Print exactly those lines that run from the beginning of the data to the line bearing "fixed centre post", inclusive.

◆ Dataset extract:
####

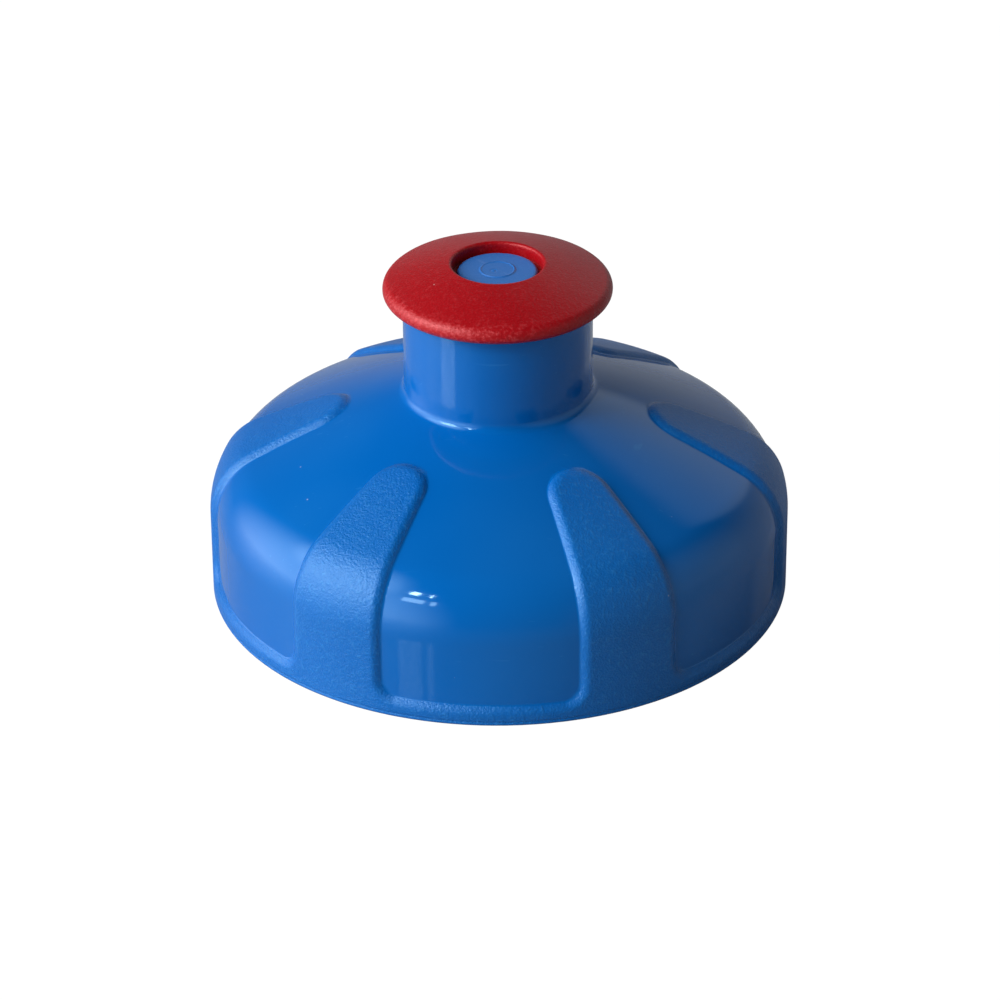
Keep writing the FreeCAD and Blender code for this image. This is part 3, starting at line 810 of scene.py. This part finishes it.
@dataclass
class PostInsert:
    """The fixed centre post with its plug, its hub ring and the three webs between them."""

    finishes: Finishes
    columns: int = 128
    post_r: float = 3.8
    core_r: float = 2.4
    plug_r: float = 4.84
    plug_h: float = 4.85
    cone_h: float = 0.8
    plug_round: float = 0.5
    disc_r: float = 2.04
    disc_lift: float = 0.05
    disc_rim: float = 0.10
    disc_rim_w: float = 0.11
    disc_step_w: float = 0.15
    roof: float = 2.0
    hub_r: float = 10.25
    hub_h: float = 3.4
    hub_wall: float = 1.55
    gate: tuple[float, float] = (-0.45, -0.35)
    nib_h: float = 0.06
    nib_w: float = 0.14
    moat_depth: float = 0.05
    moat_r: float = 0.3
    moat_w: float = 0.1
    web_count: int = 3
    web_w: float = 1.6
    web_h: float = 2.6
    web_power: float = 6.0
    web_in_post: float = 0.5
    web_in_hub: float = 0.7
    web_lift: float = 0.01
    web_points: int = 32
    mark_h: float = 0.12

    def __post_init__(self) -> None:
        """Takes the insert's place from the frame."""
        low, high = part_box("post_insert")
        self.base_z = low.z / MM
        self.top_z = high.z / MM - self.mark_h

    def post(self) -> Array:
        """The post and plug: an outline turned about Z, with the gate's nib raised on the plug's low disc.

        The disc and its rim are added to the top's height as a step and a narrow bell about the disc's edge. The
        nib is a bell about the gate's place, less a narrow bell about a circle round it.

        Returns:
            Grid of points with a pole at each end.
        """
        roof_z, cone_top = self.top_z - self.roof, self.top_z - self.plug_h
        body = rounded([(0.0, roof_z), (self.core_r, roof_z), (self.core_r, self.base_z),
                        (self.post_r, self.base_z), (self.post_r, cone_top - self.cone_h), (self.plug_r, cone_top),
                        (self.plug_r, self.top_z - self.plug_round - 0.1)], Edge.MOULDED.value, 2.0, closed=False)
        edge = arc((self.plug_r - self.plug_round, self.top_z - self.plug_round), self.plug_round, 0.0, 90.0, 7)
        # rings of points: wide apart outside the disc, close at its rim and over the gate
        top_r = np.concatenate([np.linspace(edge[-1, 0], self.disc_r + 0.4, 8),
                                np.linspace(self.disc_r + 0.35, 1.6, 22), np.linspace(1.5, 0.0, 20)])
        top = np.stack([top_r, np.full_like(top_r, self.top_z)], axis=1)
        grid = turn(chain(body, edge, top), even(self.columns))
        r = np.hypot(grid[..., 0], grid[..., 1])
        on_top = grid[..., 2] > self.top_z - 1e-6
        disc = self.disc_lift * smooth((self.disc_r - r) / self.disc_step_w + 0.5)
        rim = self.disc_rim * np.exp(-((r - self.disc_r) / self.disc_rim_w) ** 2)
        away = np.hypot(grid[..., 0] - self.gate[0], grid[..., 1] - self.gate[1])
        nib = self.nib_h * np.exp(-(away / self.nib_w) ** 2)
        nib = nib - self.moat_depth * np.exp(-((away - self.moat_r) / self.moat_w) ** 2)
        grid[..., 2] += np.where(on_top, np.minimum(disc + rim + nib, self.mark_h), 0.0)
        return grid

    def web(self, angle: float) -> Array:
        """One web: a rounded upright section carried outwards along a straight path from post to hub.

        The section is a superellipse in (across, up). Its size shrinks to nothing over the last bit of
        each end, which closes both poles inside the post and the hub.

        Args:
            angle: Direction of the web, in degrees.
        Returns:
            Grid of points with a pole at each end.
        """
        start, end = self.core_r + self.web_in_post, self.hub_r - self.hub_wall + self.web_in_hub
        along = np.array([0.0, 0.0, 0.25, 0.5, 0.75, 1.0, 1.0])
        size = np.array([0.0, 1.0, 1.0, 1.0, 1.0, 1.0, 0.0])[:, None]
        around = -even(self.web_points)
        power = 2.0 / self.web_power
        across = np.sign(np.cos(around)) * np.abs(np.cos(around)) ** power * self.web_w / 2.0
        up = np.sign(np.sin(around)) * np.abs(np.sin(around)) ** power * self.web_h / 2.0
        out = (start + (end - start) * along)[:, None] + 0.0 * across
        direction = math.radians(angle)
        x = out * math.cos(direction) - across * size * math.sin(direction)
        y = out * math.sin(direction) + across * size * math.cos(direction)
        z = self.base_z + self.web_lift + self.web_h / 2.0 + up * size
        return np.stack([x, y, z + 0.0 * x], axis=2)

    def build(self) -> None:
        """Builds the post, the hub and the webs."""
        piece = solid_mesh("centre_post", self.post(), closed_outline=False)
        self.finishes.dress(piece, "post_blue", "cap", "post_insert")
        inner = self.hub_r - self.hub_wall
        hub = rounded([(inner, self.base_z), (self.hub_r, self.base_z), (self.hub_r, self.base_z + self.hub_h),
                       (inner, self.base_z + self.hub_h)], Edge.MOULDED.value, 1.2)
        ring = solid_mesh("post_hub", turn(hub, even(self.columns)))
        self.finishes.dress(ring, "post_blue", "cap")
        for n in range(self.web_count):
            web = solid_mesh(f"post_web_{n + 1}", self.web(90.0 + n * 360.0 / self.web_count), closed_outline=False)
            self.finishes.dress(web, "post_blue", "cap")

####

◆ Response:
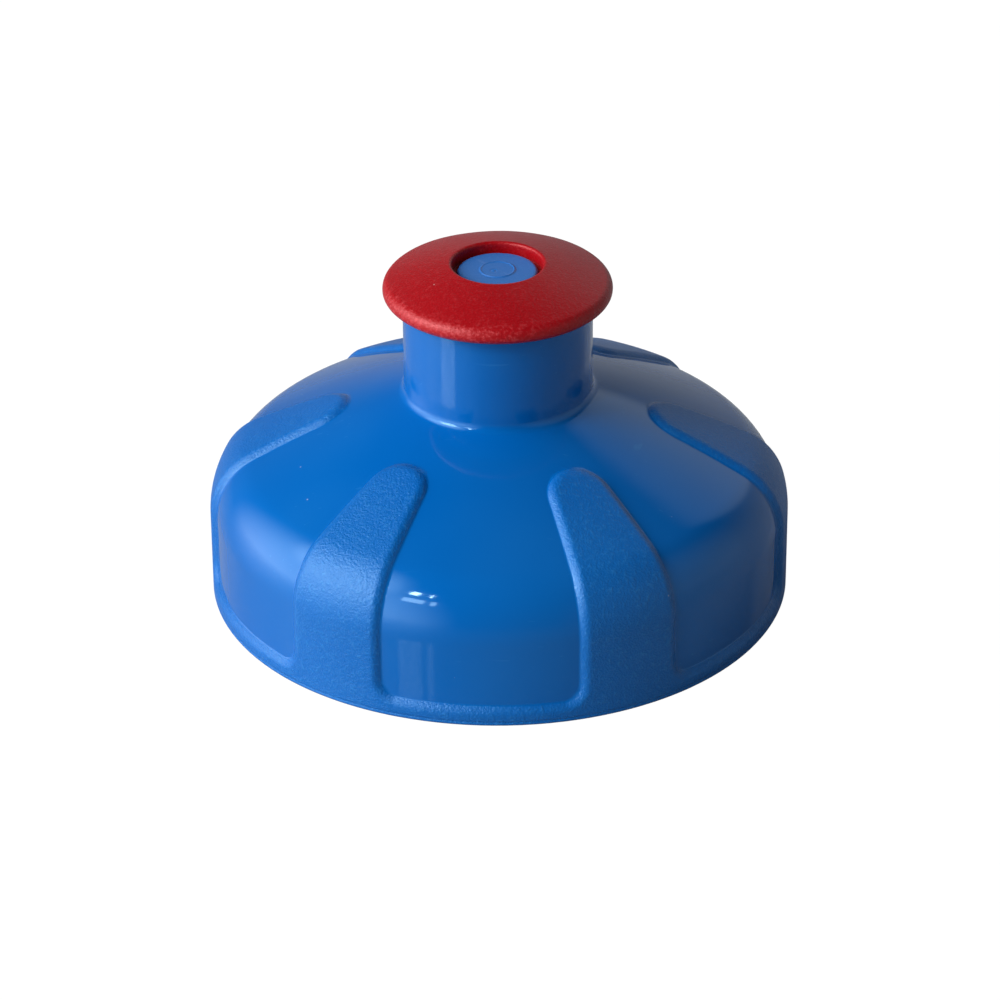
Keep writing the FreeCAD and Blender code for this image. This is part 3, starting at line 810 of scene.py. This part finishes it.
@dataclass
class PostInsert:
    """The fixed centre post with its plug, its hub ring and the three webs between them."""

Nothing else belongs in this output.